The beauty of a fundamental concept is its power to unify disparate fields. The principle of bounded influence is not just for statisticians; it is a tool for discovery across the sciences.

In physical chemistry, scientists use the ​​Arrhenius plot​​ to determine a chemical reaction's activation energy, $E_a$—a fundamental quantity that describes its temperature sensitivity. This involves plotting the logarithm of the rate constant, $\ln(k)$, against the inverse of the temperature, $1/T$. The slope of this line is directly proportional to $-E_a$. A single botched measurement, perhaps due to a catalyst impurity, can create an outlier on this plot. An OLS fit will be pulled by this outlier, yielding a wrong slope and a scientifically incorrect activation energy. In one illustrative case, a single contaminated point could cause the estimated activation energy to be off by nearly 40%. This isn't just a numerical error; it's a wrong conclusion about the nature of the reaction. Applying a Huber-robust fit ignores the clamor from the bad data point and recovers a value for $E_a$ that reflects the true chemistry.

Let's take to the skies. Modern weather forecasting relies on a process called ​​data assimilation​​, a continuous cycle of prediction and correction. A computer model makes a forecast (the "prior"). Then, millions of new observations arrive from satellites, weather balloons, and ground stations. The model must assimilate this new information to produce an updated, more accurate state of the atmosphere (the "analysis"). But what if a satellite sensor malfunctions and reports a sea surface temperature of 80°C? A standard data assimilation scheme, which is often based on quadratic losses (like a Kalman filter), would take this observation far too seriously. It would create a massive "analysis jump," a dramatic and non-physical correction that could destabilize the entire forecast.

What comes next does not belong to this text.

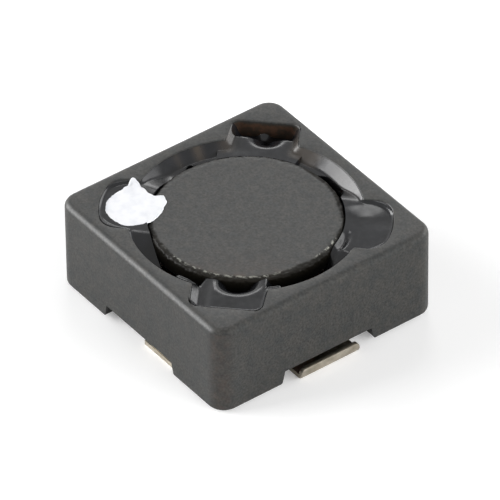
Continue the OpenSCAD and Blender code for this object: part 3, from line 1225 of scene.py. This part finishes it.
@dataclass
class BowlFill(ResinFill):
    """Resin with a deep oval bowl that a trench joins to the outer wall.

    Attributes:
        bowl_at: The bowl's middle, along and across the diagonal.
        bowl_size: Half its length and half its width.
        trench: Depth of the trench.
        tongue: Height of the tongue that climbs the outer wall.
    """

    bowl_at: Point = (4.87, -0.1)
    bowl_size: Point = (0.75, 0.86)
    trench: float = 0.74
    tongue: float = 0.2

    def fall(self, point: Vector, angle: float) -> float:
        """Gives the fall of the rim, the bowl and the trench, less the tongue.

        Args:
            point: Place in the plane.
            angle: Angle from the pocket's diagonal, in degrees; not used here.

        Returns:
            The fall, in millimetres.
        """
        x, y = turned(point, -self.hole.angle)
        flank = self.hole.flank(x, y)
        rim = max(soft_max(self.body.bore_r - point.length, flank, 0.2), 0.0)
        fall = soft_min(rim, 0.24, self.meniscus)
        along = min(x - self.bowl_at[0], 0.0) / self.bowl_size[0]
        across = (y - self.bowl_at[1]) / self.bowl_size[1]
        fall += self.bowl(self.bowl_size[0] * (1 - math.hypot(along, across)))
        trench = self.trench * smoothstep(x, 4.55, 5.2) * smoothstep(flank, 0.0, 0.35)
        fall = soft_max(fall, trench, 0.03)
        climb = math.exp(-(((y - 0.08) / 0.24) ** 2) - (self.body.pocket_r - x) / 0.2)
        return fall - self.tongue * climb


@dataclass
class PaintSpot:
    """The white paint spot, draped over resin, drum and the pocket's flank.

    Attributes:
        centre: Its middle, along and across the pocket's diagonal.
        outline: Radii of its ragged edge, each with the direction before it.
        sunk: How far its underside sinks in.
        resin_drop: How far the resin lies below the shield's top.
        edge: Rolled edge, as shares of the radius and of the thickness.
    """

    body: Body
    centre: Point = (4.25, 0.0)
    outline: tuple[Point, ...] = (
        (0, 1.05), (42, 1.09), (87, 1.17), (111, 1.13), (134, 1.07), (160, 1.06), (186, 1.12),
        (205, 1.28), (219, 1.31), (228, 0.97), (244, 0.98), (262, 1.14), (271, 1.34),
        (279, 1.55), (290, 1.24), (307, 1.06), (330, 1.03),
    )
    thickness: float = 0.07
    sunk: float = 0.012
    resin_drop: float = 0.14
    around: int = 120
    rings: int = 16
    edge: tuple[Point, ...] = ((1.0, 0.0), (1.012, 0.35), (1.0, 0.7), (0.97, 0.93))

    def reach(self, angle: float) -> float:
        """Gives the blob's radius in one direction.

        Args:
            angle: Direction from the pocket's diagonal, in degrees.

        Returns:
            The radius, in millimetres.
        """
        knots = (*self.outline, (self.outline[0][0] + 360, self.outline[0][1]))
        before, after = next(pair for pair in zip(knots, knots[1:]) if angle <= pair[1][0])
        size = before[1] + (after[1] - before[1]) * smoothstep(angle, before[0], after[0])
        around = Vector((*turned((1.0, 0.0), angle), 0.0))
        return size + 0.03 * noise.noise(around * 3) + 0.02 * noise.noise(around * 9)

    def ground(self, x: float, y: float) -> float:
        """Gives the level of what lies under the paint.

        Args:
            x: Place along the pocket's diagonal.
            y: Place across it.

        Returns:
            The level, in millimetres.
        """
        drum, top, rim = self.body.drum_z1, self.body.top_z, self.body.flange_r
        on_resin = smoothstep(math.hypot(x, y), rim - 0.15, rim)
        level = drum + (top - self.resin_drop - drum) * on_resin
        return level + (top - level) * smoothstep(abs(y), 1.2, 1.45)

    def build(self, material: bpy.types.Material) -> None:
        """Models the spot as a thin closed skin with a rolled edge.

        Args:
            material: The paint.
        """
        turn = self.body.pockets["left"].angle
        profile = list(self.edge)
        for k in range(self.rings + 1):
            share = k / self.rings
            profile.append((0.95 * (1 - share) + 0.002, 1 + 0.15 * math.sin(math.pi * share)))
        rows = []
        for share, lift in profile:
            row = []
            for i in range(self.around):
                angle = 360 * i / self.around
                out = turned((self.reach(angle) * share, 0.0), angle)
                x, y = self.centre[0] + out[0], self.centre[1] + out[1]
                bump = 0.3 * noise.noise(Vector((x, y, 1.0)) * 2.2) * (1 - share**4)
                z = self.ground(x, y) + self.thickness * (lift + bump) - self.sunk
                row.append(Vector((*turned((x, y), turn), z)))
            rows.append(row)
        bm = bmesh.new()
        skin(bm, rows, closed=True)
        merge(bm)
        open_edges = [e for e in bm.edges if len(e.link_faces) == 1]
        bmesh.ops.holes_fill(bm, edges=open_edges, sides=0)
        make_piece(bm, "paint_spot", material, "polarity_mark", weighted=False)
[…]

A robust scheme using Huber loss, however, would see the large residual between the forecast and the absurd observation, cap its influence, and make only a small, sensible correction.

Perhaps the most surprising and modern application of this half-century-old idea is in the field of ​​adversarial machine learning​​. An adversarial attack is a deliberate attempt to fool a machine learning model by making a tiny, often imperceptible, change to an input. It's the digital equivalent of creating an outlier with malicious intent. It turns out that for linear models, the most effective way for an attacker to perturb an input (under a common type of attack) is to make a change that maximally increases the model's residual. The attacker's goal is to create the largest possible error. But we've just spent this entire chapter discussing a tool designed to be insensitive to large errors! The Huber loss, with its linear penalty for large deviations, is naturally more resistant to this kind of attack than a squared loss, which grows quadratically and is thus far more vulnerable. An idea born from the need to clean up noisy, accidental errors in data finds a new and critical role in defending against deliberate, malicious attacks on our algorithms.

From calibrating sensors to understanding chemical reactions, from predicting the weather to defending against cyber-attacks, the Huber loss demonstrates its value. It embodies a profound statistical wisdom: trust your data, but not blindly. Its elegant form, a seamless blend of a quadratic function for well-behaved data and a linear function for the outliers, is a perfect compromise. It retains much of the desirable efficiency of least squares when the data is clean, while providing the resilience of more deeply robust methods when the data is messy. It is a testament to the power of simple, robust ideas to cut through the noise of a complex world and reveal the patterns that lie beneath.